(WHAT IS EXPECTED): Locate the string "structure" in the listing below. Copy every line where it is found.

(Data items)

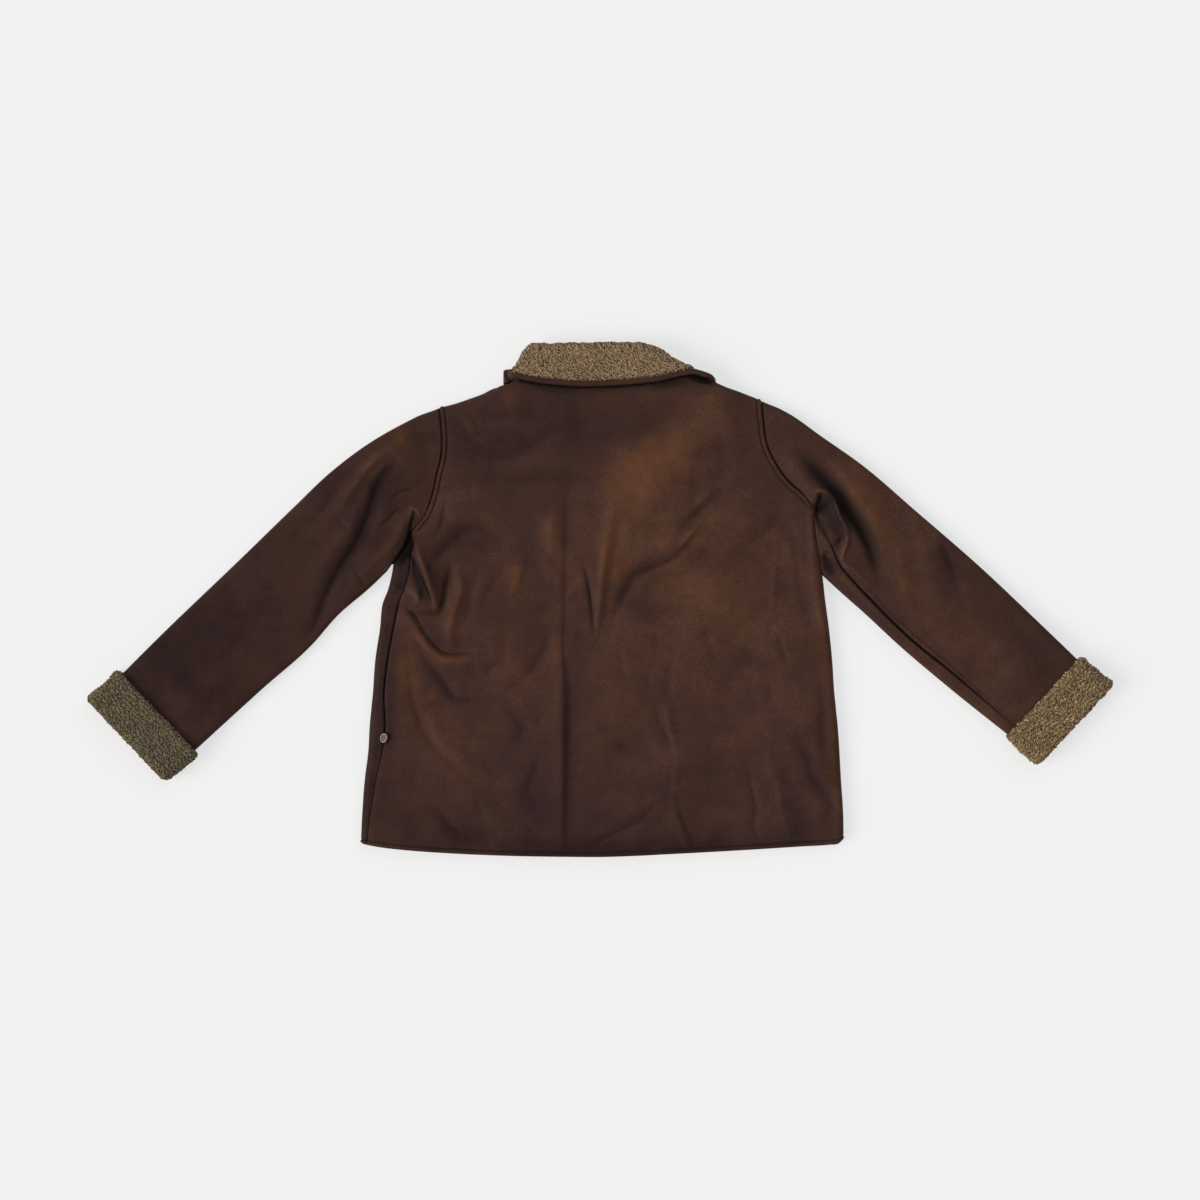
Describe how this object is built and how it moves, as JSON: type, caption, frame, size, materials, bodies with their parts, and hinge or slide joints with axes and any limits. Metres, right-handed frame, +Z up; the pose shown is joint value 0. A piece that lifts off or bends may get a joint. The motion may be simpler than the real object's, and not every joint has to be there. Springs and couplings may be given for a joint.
{
  "type": "faux suede jacket",
  "caption": "Hip-length dark brown faux suede jacket with sherpa collar and turned-back cuffs, laid flat with its back up, sleeves spread.",
  "frame": {"origin": "middle of the jacket's outline, on the flat surface it lies on", "axes": "+X across the jacket towards the wearer's right sleeve, +Y from the hem to the collar, +Z up from the surface, out of the jacket's back"},
  "size_m": [1.2291, 0.6185, 0.0284],
  "materials": {
    "suede": "mottled dark brown faux suede with a short soft nap",
    "sherpa": "curly khaki beige pile",
    "binding": "smooth dark brown suede strip",
    "rivet_metal": "satin metal cap"
  },
  "bodies": {
    "root": {"back": "suede", "front_left": "suede", "front_right": "suede", "sleeve_left": "suede", "sleeve_right": "suede", "cuff_left": "sherpa", "cuff_right": "sherpa", "collar": "sherpa", "collar_binding": "binding", "rivet_left": "rivet_metal", "rivet_right": "rivet_metal"}
  },
  "joints": []
}
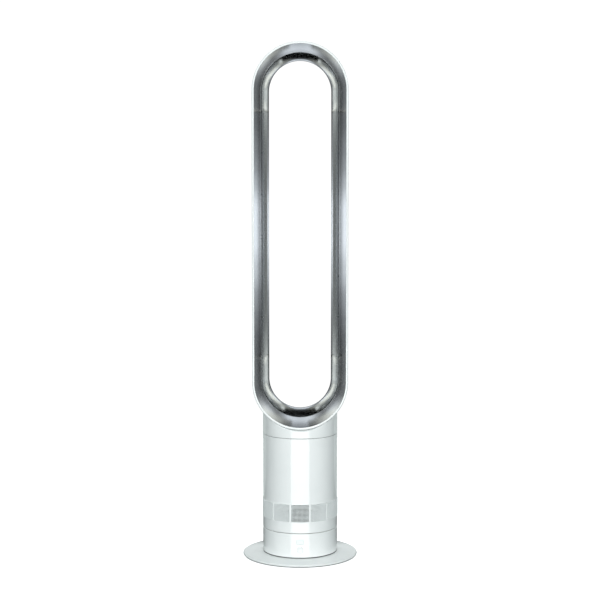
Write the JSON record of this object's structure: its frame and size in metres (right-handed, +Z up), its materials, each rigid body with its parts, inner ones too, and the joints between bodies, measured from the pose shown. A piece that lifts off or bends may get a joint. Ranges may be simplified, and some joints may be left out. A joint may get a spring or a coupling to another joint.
{
  "type": "tower fan",
  "caption": "Tall fan with a hollow oblong loop that blows air from a slot, on a round body with a perforated inlet band, a swinging joint and a flat base plate.",
  "frame": {"origin": "centre of the round footprint, on the floor", "axes": "+Z up, the loop blows and the power button faces -Y, +X to the right when looking at the front from -Y"},
  "size_m": [0.226, 0.226, 1.0069],
  "materials": {
    "white_casing": "gloss",
    "silver_liner": "satin",
    "inlet_sheet": "satin",
    "rubber": "matte",
    "dark_plastic": "satin",
    "grey_plastic": "satin",
    "bearing_plastic": "satin",
    "board": "satin",
    "steel": "satin",
    "brass": "satin",
    "copper_winding": "satin",
    "magnet": "satin",
    "foam": "matte"
  },
  "bodies": {
    "base": {"base_plate": "white_casing", "foot_ring": "rubber", "base_cover": "dark_plastic", "ballast_plate": "steel", "base_screws": "steel", "base_drum": "white_casing", "base_deck": "bearing_plastic", "deck_screws": "steel", "glide_ring": "bearing_plastic", "pivot_bush": "bearing_plastic", "swing_motor": "steel", "main_board": "board", "board_standoffs": "brass", "board_parts": "dark_plastic", "control_board": "board", "tact_switch": "dark_plastic", "button_guide": "bearing_plastic", "led_display": "dark_plastic", "ir_receiver": "dark_plastic", "display_window": "white_casing", "cord_inlet": "rubber"},
    "power_button": {"power_button": "white_casing"},
    "pinion": {"drive_pinion": "bearing_plastic"},
    "upper_body": {"turntable": "bearing_plastic", "swing_gear": "bearing_plastic", "gear_screws": "steel", "retaining_clip": "steel", "body_skirt": "white_casing", "inlet_grille": "white_casing", "inlet_mesh": "inlet_sheet", "body_tube": "white_casing", "lower_silencer": "foam", "duct_housing": "grey_plastic", "isolation_ring": "rubber", "flow_vanes": "grey_plastic", "motor_bucket": "grey_plastic", "bucket_cap": "grey_plastic", "motor_stator": "copper_winding", "lower_bearing": "steel", "upper_bearing": "steel", "upper_silencer": "foam", "coupling_ring": "bearing_plastic", "neck_seal": "rubber", "loop_neck": "white_casing", "loop_duct": "bearing_plastic", "duct_screws": "steel", "loop_outer_shell": "white_casing", "loop_rear_cover": "white_casing", "loop_diffuser": "silver_liner", "loop_inner_wall": "silver_liner", "slot_spacers": "silver_liner"},
    "rotor": {"impeller": "dark_plastic", "motor_shaft": "steel", "magnet_rotor": "magnet", "shaft_nut": "steel"}
  },
  "joints": [
    {"name": "oscillation", "type": "hinge", "parent": "base", "child": "upper_body", "pos_m": [0, 0, 0.057], "axis": [0, 0, 1], "range_deg": [-35, 35]},
    {"name": "impeller_spin", "type": "hinge", "parent": "upper_body", "child": "rotor", "pos_m": [0, 0, 0.14], "axis": [0, 0, 1], "continuous": true},
    {"name": "power_button_press", "type": "slide", "parent": "base", "child": "power_button", "axis": [0, 1, 0], "range_m": [0, 0.0012], "stiffness_N_per_m": 800, "springref_m": -0.0006},
    {"name": "pinion_spin", "type": "hinge", "parent": "base", "child": "pinion", "pos_m": [0.0525, 0, 0.0526], "axis": [0, 0, 1], "range_deg": [-211, 211]}
  ],
  "couplings": [
    {"joint": "pinion_spin", "follows": "oscillation", "ratio": -6}
  ]
}
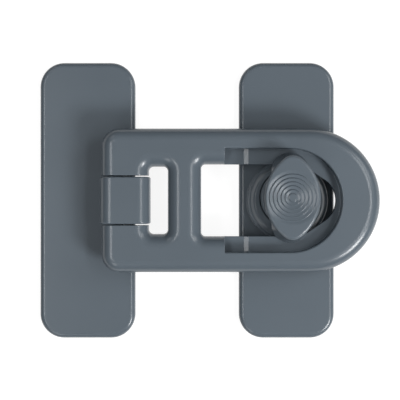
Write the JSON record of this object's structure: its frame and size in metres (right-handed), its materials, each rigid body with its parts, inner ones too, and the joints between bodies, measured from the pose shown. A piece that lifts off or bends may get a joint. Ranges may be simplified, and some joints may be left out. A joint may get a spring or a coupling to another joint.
{
  "type": "child safety lock",
  "caption": "Stick-on child safety lock: a hinged arm with a window and a slot drops over a turn knob, whose lock bar turns across the slot's ledges.",
  "frame": {"origin": "middle of the closed lock's footprint, on the surface that it sticks to", "axes": "+X from the hinge plate to the knob plate, +Y along the plates, +Z out of the surface"},
  "size_m": [0.097, 0.08, 0.022],
  "materials": {
    "plastic": "satin slate grey moulded plastic",
    "steel": "plain steel",
    "adhesive_foam": "matt foam tape"
  },
  "bodies": {
    "hinge_base": {"hinge_base": "plastic", "hinge_base_pad": "adhesive_foam"},
    "arm": {"arm": "plastic", "hinge_pin": "steel"},
    "strike_base": {"strike_base": "plastic", "strike_base_pad": "adhesive_foam"},
    "knob": {"knob": "plastic", "knob_washer": "steel", "knob_screw": "steel"}
  },
  "joints": [
    {"name": "arm_swing", "type": "hinge", "parent": "hinge_base", "child": "arm", "pos_m": [-0.0231, 0, 0.0114], "axis": [0, -1, 0], "range_deg": [0, 170]},
    {"name": "strike_shift", "type": "slide", "parent": "arm", "child": "strike_base", "axis": [1, 0, 0], "range_m": [-0.0055, 0.0012]},
    {"name": "knob_turn", "type": "hinge", "parent": "strike_base", "child": "knob", "pos_m": [0.0231, 0.00075, 0.0118], "axis": [0, 0, 1], "range_deg": [0, 90]}
  ]
}
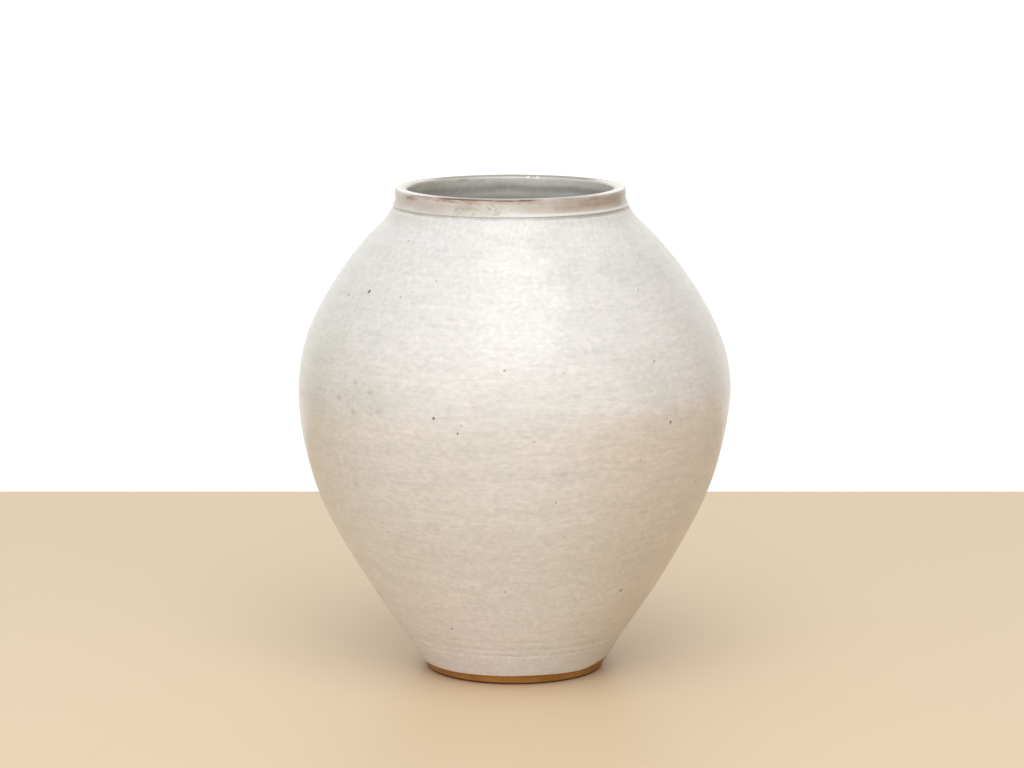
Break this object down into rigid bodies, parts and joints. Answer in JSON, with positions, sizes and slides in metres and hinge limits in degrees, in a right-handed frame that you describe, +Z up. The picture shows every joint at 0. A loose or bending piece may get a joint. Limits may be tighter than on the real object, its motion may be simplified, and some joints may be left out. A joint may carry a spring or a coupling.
{
  "type": "moon jar",
  "caption": "Tall tapered stoneware moon jar with a short upright collar, wide open mouth and bare turned foot ring, under a milky white glaze.",
  "frame": {"origin": "centre of the resting face of the foot ring, on the surface the jar stands on", "axes": "+Z up along the jar's axis towards the mouth; +X and +Y are free, since the clay form is round; the pictured side faces -Y"},
  "size_m": [0.2224, 0.2224, 0.25],
  "materials": {
    "bare_clay": "matte",
    "body_clay": "matte",
    "seam_clay": "matte",
    "outer_glaze": "satin",
    "inner_glaze": "gloss"
  },
  "bodies": {
    "root": {"foot_ring": "bare_clay", "lower_bowl": "body_clay", "waist_seam": "seam_clay", "upper_bowl": "body_clay", "mouth_collar": "body_clay", "outer_glaze": "outer_glaze", "inner_glaze": "inner_glaze"}
  },
  "joints": []
}
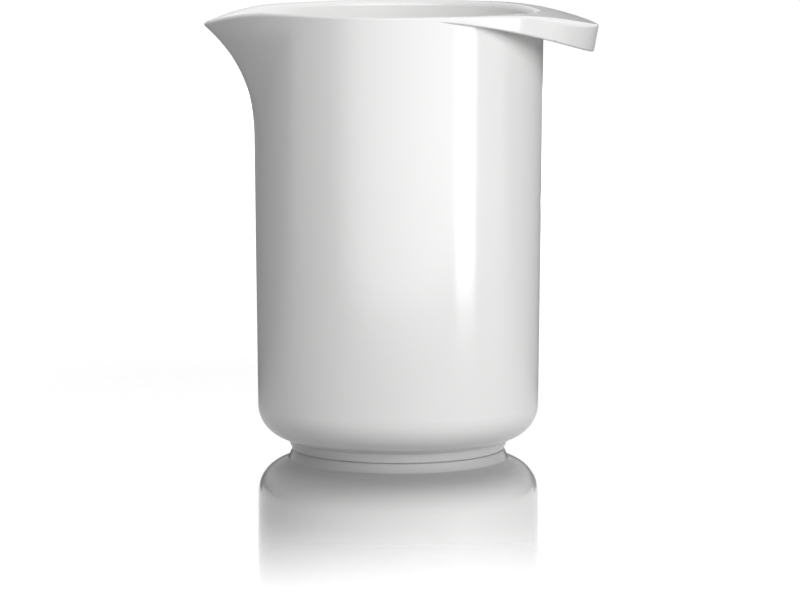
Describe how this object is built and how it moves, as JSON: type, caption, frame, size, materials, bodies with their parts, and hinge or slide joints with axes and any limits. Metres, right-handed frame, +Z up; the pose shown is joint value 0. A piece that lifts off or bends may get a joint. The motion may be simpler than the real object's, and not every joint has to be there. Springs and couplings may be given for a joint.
{
  "type": "mixing jug",
  "caption": "Tall round mixing jug with a rounded base on a foot ring, a flared pouring spout and a drooping lip handle opposite.",
  "frame": {"origin": "middle of the foot ring, on the plane it rests on", "axes": "+Z up along the jug's axis, +X towards the lip handle, -X towards the pouring spout"},
  "size_m": [0.1477, 0.109, 0.166],
  "materials": {
    "body": "smooth, glossy white moulded plastic"
  },
  "bodies": {
    "root": {"jug": "body"}
  },
  "joints": []
}
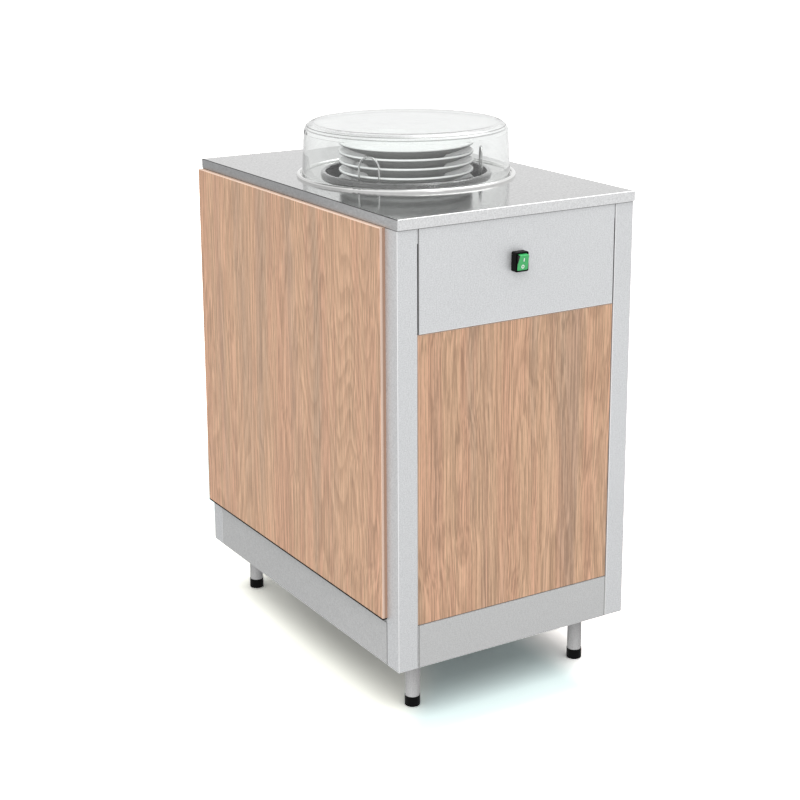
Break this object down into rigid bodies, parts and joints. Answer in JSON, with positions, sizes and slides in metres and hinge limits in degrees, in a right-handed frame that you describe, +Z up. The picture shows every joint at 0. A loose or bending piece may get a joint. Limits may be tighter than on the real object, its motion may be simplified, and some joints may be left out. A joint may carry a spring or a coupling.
{
  "type": "plate dispenser",
  "caption": "Free-standing heated plate dispenser: spring-loaded plate stack in a round well under a clear cover, in a steel counter cabinet with wood panels.",
  "frame": {"origin": "on the floor, under the middle of the box round the whole object", "axes": "+Z up, -Y towards the side with the switch, +X to the right as seen from the switch side"},
  "size_m": [0.4814, 0.7146, 0.944],
  "materials": {
    "steel_sheet": "satin",
    "polished_steel": "polished",
    "spring_steel": "satin",
    "oak_laminate": "satin oak laminate",
    "core_board": "raw board",
    "mineral_wool": "matte",
    "china": "glazed",
    "clear_plastic": "clear",
    "black_plastic": "satin",
    "green_plastic": "gloss",
    "grey_plastic": "satin",
    "white_plastic": "satin",
    "brass": "satin"
  },
  "bodies": {
    "cabinet": {"worktop": "steel_sheet", "front_apron": "steel_sheet", "rear_panel": "steel_sheet", "base_tray": "steel_sheet", "foot_plates": "steel_sheet", "foot_sleeves": "steel_sheet", "well_shell": "steel_sheet", "well_jacket": "steel_sheet", "well_floor": "steel_sheet", "guide_top_ring": "steel_sheet", "guide_low_ring": "steel_sheet", "spring_pins": "steel_sheet", "front_rail": "steel_sheet", "rear_rail": "steel_sheet", "left_rail": "steel_sheet", "right_rail": "steel_sheet", "front_top_rail": "steel_sheet", "rear_top_rail": "steel_sheet", "left_top_rail": "steel_sheet", "right_top_rail": "steel_sheet", "mid_rail": "steel_sheet", "post_front_left": "steel_sheet", "post_front_right": "steel_sheet", "post_rear_left": "steel_sheet", "post_rear_right": "steel_sheet", "rear_panel_screws": "steel_sheet", "heater_element": "steel_sheet", "thermostat": "steel_sheet", "well_flange": "polished_steel", "plate_guide_1": "polished_steel", "plate_guide_2": "polished_steel", "plate_guide_3": "polished_steel", "spring_1": "spring_steel", "spring_2": "spring_steel", "spring_3": "spring_steel", "front_panel": "oak_laminate", "left_panel": "oak_laminate", "right_panel": "oak_laminate", "worktop_core": "core_board", "well_insulation": "mineral_wool", "switch_housing": "black_plastic", "foot_bushes": "black_plastic", "cable_gland": "black_plastic", "terminal_box": "grey_plastic", "switch_blades": "brass"},
    "cover": {"cover": "clear_plastic"},
    "carrier": {"carrier_disc": "steel_sheet", "carrier_cage": "steel_sheet", "carrier_shoes": "white_plastic", "plate_1": "china", "plate_2": "china", "plate_3": "china", "plate_4": "china", "plate_5": "china", "plate_6": "china"},
    "rocker": {"switch_rocker": "green_plastic"},
    "foot_front_left": {"foot_front_left": "black_plastic"},
    "foot_front_right": {"foot_front_right": "black_plastic"},
    "foot_rear_left": {"foot_rear_left": "black_plastic"},
    "foot_rear_right": {"foot_rear_right": "black_plastic"}
  },
  "joints": [
    {"name": "cover_lift", "type": "slide", "parent": "cabinet", "child": "cover", "axis": [0, 0, 1], "range_m": [0, 0.2]},
    {"name": "carrier_lift", "type": "slide", "parent": "cabinet", "child": "carrier", "axis": [0, 0, 1], "range_m": [-0.31, 0.02], "stiffness_N_per_m": 450, "springref_m": 0.1615, "deforming": ["spring_1", "spring_2", "spring_3"]},
    {"name": "rocker_tilt", "type": "hinge", "parent": "cabinet", "child": "rocker", "pos_m": [-0.004, -0.34895, 0.759], "axis": [1, 0, 0], "range_deg": [-18, 0]},
    {"name": "foot_front_left_screw", "type": "slide", "parent": "cabinet", "child": "foot_front_left", "axis": [0, 0, 1], "range_m": [-0.025, 0]},
    {"name": "foot_front_right_screw", "type": "slide", "parent": "cabinet", "child": "foot_front_right", "axis": [0, 0, 1], "range_m": [-0.025, 0]},
    {"name": "foot_rear_left_screw", "type": "slide", "parent": "cabinet", "child": "foot_rear_left", "axis": [0, 0, 1], "range_m": [-0.025, 0]},
    {"name": "foot_rear_right_screw", "type": "slide", "parent": "cabinet", "child": "foot_rear_right", "axis": [0, 0, 1], "range_m": [-0.025, 0]}
  ]
}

(RESPONSE TO THE EXERCISE):
Write the JSON record of this object's structure: its frame and size in metres (right-handed, +Z up), its materials, each rigid body with its parts, inner ones too, and the joints between bodies, measured from the pose shown. A piece that lifts off or bends may get a joint. Ranges may be simplified, and some joints may be left out. A joint may get a spring or a coupling to another joint.
Write the JSON record of this object's structure: its frame and size in metres (right-handed), its materials, each rigid body with its parts, inner ones too, and the joints between bodies, measured from the pose shown. A piece that lifts off or bends may get a joint. Ranges may be simplified, and some joints may be left out. A joint may get a spring or a coupling to another joint.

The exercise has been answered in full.